A selection of attacker (i.e., incident creators) and defender (i.e., responder) techniques are provided below, and the DISARM frameworks in their current iterations are linked here.

Selection of Incident Creator and Responder TTPs

CogSOC Real-time Operations

CogSOC real-time operations have been demonstrated publicly by private companies and nonprofits who share their research in open forums. Team T5 provides an example of a private firm using the DISARM framework in their analysis of video-based Chinese information operations surrounding XinJiang and Hongkong.

From a practical perspective, resource allocation is key to enabling efficient and effective CogSOC operations. Teams can tag incidents, needs, and groups with labels from the DISARM framework. Teams can also build collaboration mechanisms to reduce lost tips and repeat collection. Anticipating and designing plans of action for potential future surges is also key.

Another crucial aspect of enabling CogSOC operations is automating repetitive jobs to reduce the load on humans. This can include the use of tools such as unsupervised machine learning for anomaly detection to identify narratives that are being amplified inorganically. The use of automation by responders is especially important, as incident creators take full advantage of automation techniques such as botnets to disseminate their campaigns.

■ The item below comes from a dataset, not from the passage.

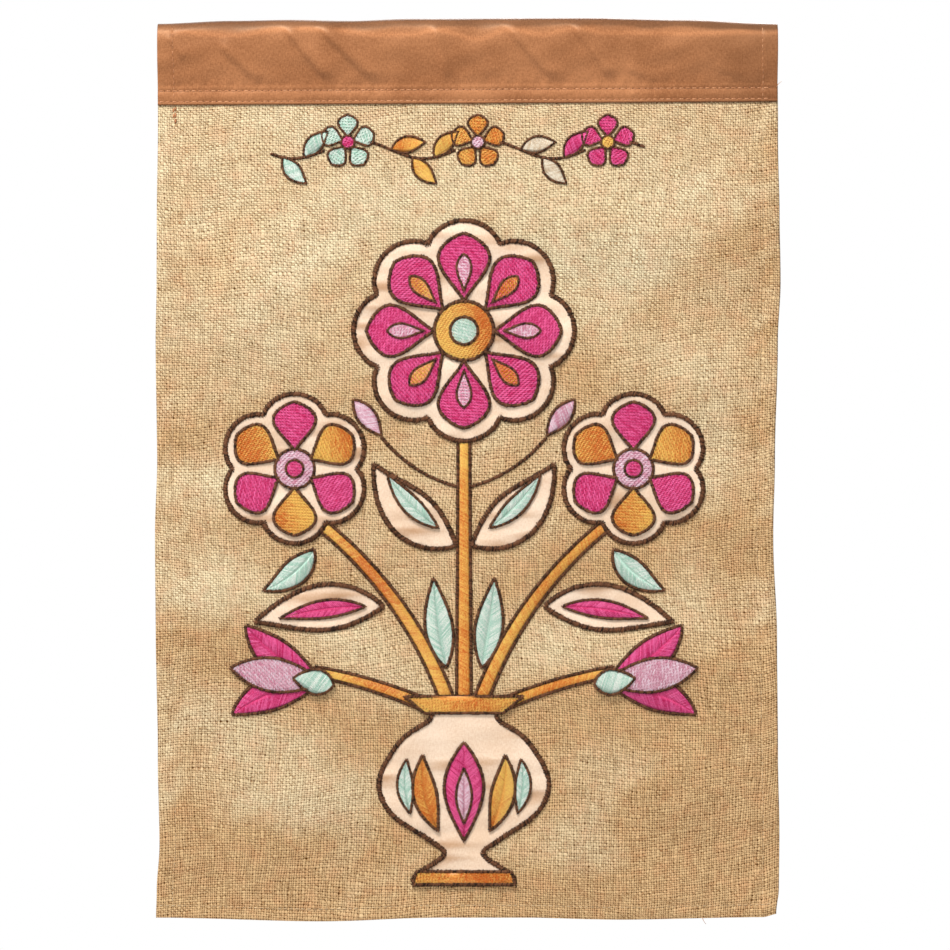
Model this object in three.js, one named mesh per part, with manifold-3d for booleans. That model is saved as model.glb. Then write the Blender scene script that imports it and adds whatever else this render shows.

Illustration of practical resource allocation for CogSOC operations

What CogSOC real-time operations look like will evolve as the practice of countering MDM continues to mature. Given the scope and severity of the problem, it is plausible that there will be a time when CogSOCs become as prevalent as cybersecurity SOCs. As with cyber-attacks, the threat of MDM is pervasive and asymmetric, and so the act of countering these threats will take a considerable amount of resources and coordination to achieve success, as well as a common language that unites the community of responders.